Data lines:
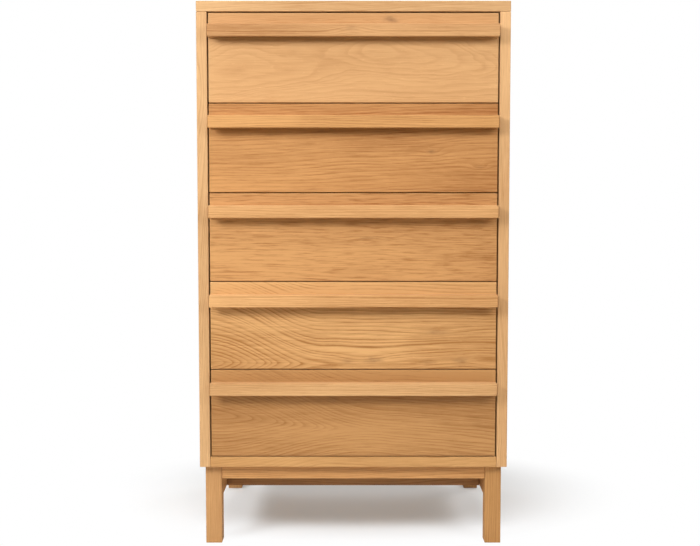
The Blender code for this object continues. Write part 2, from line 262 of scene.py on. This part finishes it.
def fine_marks(g, point, ring):
    """Fibres, dark streaks, pores and rays. Each is its own noise, drawn out along the grain."""
    streaks = g.noise(g.vector("ADD", point, STREAK_OFFSET), STREAK_SCALE)
    pores = g.remap(g.noise(point, PORE_SCALE, detail=1.0), *PORE_RANGE)
    rays = g.noise(g.vector("ADD", point, RAY_OFFSET), RAY_SCALE, detail=1.0)
    return {
        "Fibre": g.noise(point, FIBRE_SCALE, detail=3.0, roughness=0.62),
        "Streak": g.remap(streaks, *STREAK_RANGE),
        "Pore": g.math("MULTIPLY", pores, g.remap(ring, 0.0, FULL_RING, FEWEST_PORES, 1.0)),
        "Ray": g.remap(rays, *RAY_RANGE),
    }


def grain_group():
    """Growth rings, fibres, pores and rays of oak, from a point in metres whose X runs along the grain.

    The rings are shells around a pith line that tilts and bends inside or beside the board, so each face
    cuts them the way a saw does: arches on a flat-sawn face, lines on a quartered one, arcs on an end.
    """
    tree = bpy.data.node_groups.new("oak_grain", "ShaderNodeTree")
    add_grain_sockets(tree)
    g = Graph(tree)
    inputs = g.add("NodeGroupInput").outputs
    along, across_board, depth = g.separate(inputs["Point"])
    across, key, draws, joint = add_staves(g, inputs, across_board)
    shift = g.combine(*(g.math("MULTIPLY", key, share) for share in KEY_SHIFT), key)
    point = g.vector("ADD", g.combine(along, across, depth), shift)

    pith_across = pith_line(g, inputs, "across", along, draws[0], STAVE_PITH_ACROSS)
    pith_depth = pith_line(g, inputs, "depth", along, draws[1], STAVE_PITH_DEPTH)
    from_line = (g.math("SUBTRACT", across, pith_across), g.math("ADD", depth, pith_depth))
    radius = distance_from_pith(g, inputs, point, along, from_line)
    ring = growth_rings(g, inputs, point, key, radius)
    tone = g.plus(g.noise(point, TONE_SCALE), draws[2], STAVE_TONE)
    g.add("NodeGroupOutput", {"Ring": ring, **fine_marks(g, point, ring), "Tone": tone, "Joint": joint})
    return tree


GRAIN = grain_group()


class Knot:
    """A knot, an eye or a smudge in a board, placed along and across its grain from the board's centre.

    push is how far it shoulders the rings aside, in its own sizes. dark is how brown its core is.
    """

    def __init__(self, along, across, size, stretch=2.4, push=2.2, dark=0.8):
        self.place = (along, across, 0.0)
        self.size = size
        self.stretch = stretch
        self.push = push
        self.dark = dark


class Figure:
    """How one board was cut from its log, how strongly its grain shows, and the light and shade painted on
    it.

    The changes are grain inputs under their names in small letters, such as rings_per_metre.
    """

    def __init__(self, contrast=1.0, ring=0.62, streak=0.10, painted_strip_light=0.0, lean=0.0, knots=(), **changes):
        self.contrast = contrast
        self.ring = ring  # how much deeper the spring wood is
        self.streak = streak
        self.painted_strip_light = painted_strip_light  # painted light on the strip above the handle: how much paler the upper edge is, and painted shade where it is negative
        self.lean = lean  # how much deeper each metre along the grain is: partly the board's own drift in tone, partly a painted falloff of the light
        self.knots = knots
        self.values = dict(GRAIN_INPUTS)
        for name, value in changes.items():
            self.values[name.replace("_", " ").capitalize()] = value


# ---- Oak ----------------------------------------------------------------------------------------------
AXES = {"X": 0, "Y": 1, "Z": 2}

# Albedo of the oak, between the rings and in them
PALE = (0.661, 0.377, 0.168)
DEEP = (0.340, 0.1445, 0.0395)
KNOT_BROWN = (0.16, 0.075, 0.03, 1)

FRAY_SCALE = (60.0, 160.0, 160.0)  # of the noise that makes a knot's edge ragged
PUSH_FALL = -0.22  # a knot pushes the rings further out than it is dark
CORE_FALL = -2.2
KNOT_DEPTH = 4.0  # in knot sizes

# What each mark adds to the shade of the wood, which runs from 0, the palest, to 1, the deepest
BASE_SHADE = 0.22
FIBRE_SHADE = 1.0
TONE_SHADE = 1.3
PORE_SHADE = 0.35
RAY_SHADE = -0.12
PAINTED_STRIP_EDGE = (0.035, 0.068)  # above the board's middle: where the painted light on the strip above the handle starts, and is full

END_FACING = (0.75, 0.95)  # from the rounded edge of an end to its flat, by how it faces the grain

# An end and a glue line take this share of DEEP, at this level of it
END_SHARE = 0.45
END_LEVEL = 0.62
JOINT_SHARE = 0.35
JOINT_LEVEL = 0.5

OIL_ROUGHNESS = 0.62
PANEL_ROUGHNESS = 0.72
INSIDE_ROUGHNESS = 0.6
BIRCH_ROUGHNESS = 0.5
RING_ROUGHNESS = 0.10  # added in the spring wood
SPECULAR = 0.35
RING_RELIEF = -0.35
PORE_RELIEF = -0.65
FIBRE_RELIEF = 0.30
RELIEF_STRENGTH = 0.5
RELIEF_DEPTH = 0.0002


def bell(g, offset, fall):
    """1 at no offset, and falling to 0 on all sides."""
    return g.math("EXPONENT", g.math("MULTIPLY", g.vector("DOT_PRODUCT", offset, offset), fall))


def knot_field(g, point, knots):
    """How far the knots push the rings outwards, and how dark they are, from 0 to 1."""
    push, dark = 0.0, 0.0
    fray = g.add("ShaderNodeTexNoise", {"Vector": g.vector("MULTIPLY", point, FRAY_SCALE), "Scale": 1.0})
    fray = g.vector("SUBTRACT", fray.outputs["Color"], (0.5, 0.5, 0.5))
    for knot in knots:
        size = (knot.stretch * knot.size, knot.size, KNOT_DEPTH * knot.size)
        offset = g.vector("SUBTRACT", point, knot.place)
        offset = g.vector("MULTIPLY", offset, tuple(1 / length for length in size))
        push = g.plus(push, bell(g, offset, PUSH_FALL), knot.size * knot.push)
        core = bell(g, g.vector("ADD", offset, fray), CORE_FALL)
        dark = g.math("ADD", dark, g.math("MULTIPLY", core, knot.dark), clamp=True)
    return push, dark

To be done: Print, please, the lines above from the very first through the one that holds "across, depth), shift)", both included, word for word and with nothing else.

Solution to this task:
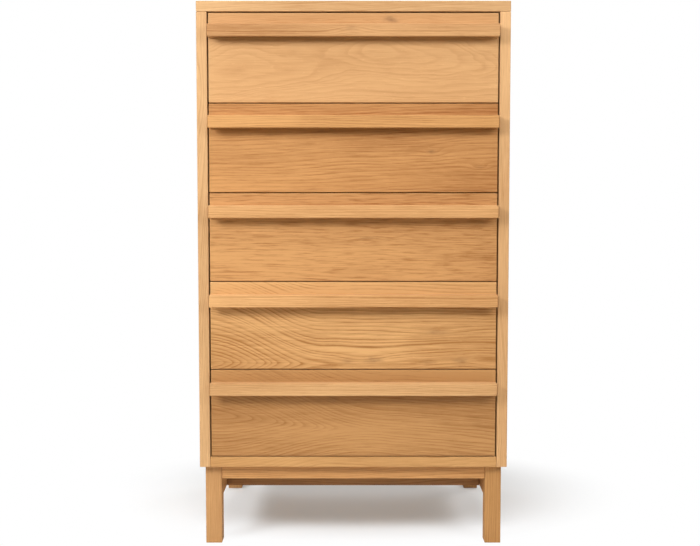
The Blender code for this object continues. Write part 2, from line 262 of scene.py on. This part finishes it.
def fine_marks(g, point, ring):
    """Fibres, dark streaks, pores and rays. Each is its own noise, drawn out along the grain."""
    streaks = g.noise(g.vector("ADD", point, STREAK_OFFSET), STREAK_SCALE)
    pores = g.remap(g.noise(point, PORE_SCALE, detail=1.0), *PORE_RANGE)
    rays = g.noise(g.vector("ADD", point, RAY_OFFSET), RAY_SCALE, detail=1.0)
    return {
        "Fibre": g.noise(point, FIBRE_SCALE, detail=3.0, roughness=0.62),
        "Streak": g.remap(streaks, *STREAK_RANGE),
        "Pore": g.math("MULTIPLY", pores, g.remap(ring, 0.0, FULL_RING, FEWEST_PORES, 1.0)),
        "Ray": g.remap(rays, *RAY_RANGE),
    }


def grain_group():
    """Growth rings, fibres, pores and rays of oak, from a point in metres whose X runs along the grain.

    The rings are shells around a pith line that tilts and bends inside or beside the board, so each face
    cuts them the way a saw does: arches on a flat-sawn face, lines on a quartered one, arcs on an end.
    """
    tree = bpy.data.node_groups.new("oak_grain", "ShaderNodeTree")
    add_grain_sockets(tree)
    g = Graph(tree)
    inputs = g.add("NodeGroupInput").outputs
    along, across_board, depth = g.separate(inputs["Point"])
    across, key, draws, joint = add_staves(g, inputs, across_board)
    shift = g.combine(*(g.math("MULTIPLY", key, share) for share in KEY_SHIFT), key)
    point = g.vector("ADD", g.combine(along, across, depth), shift)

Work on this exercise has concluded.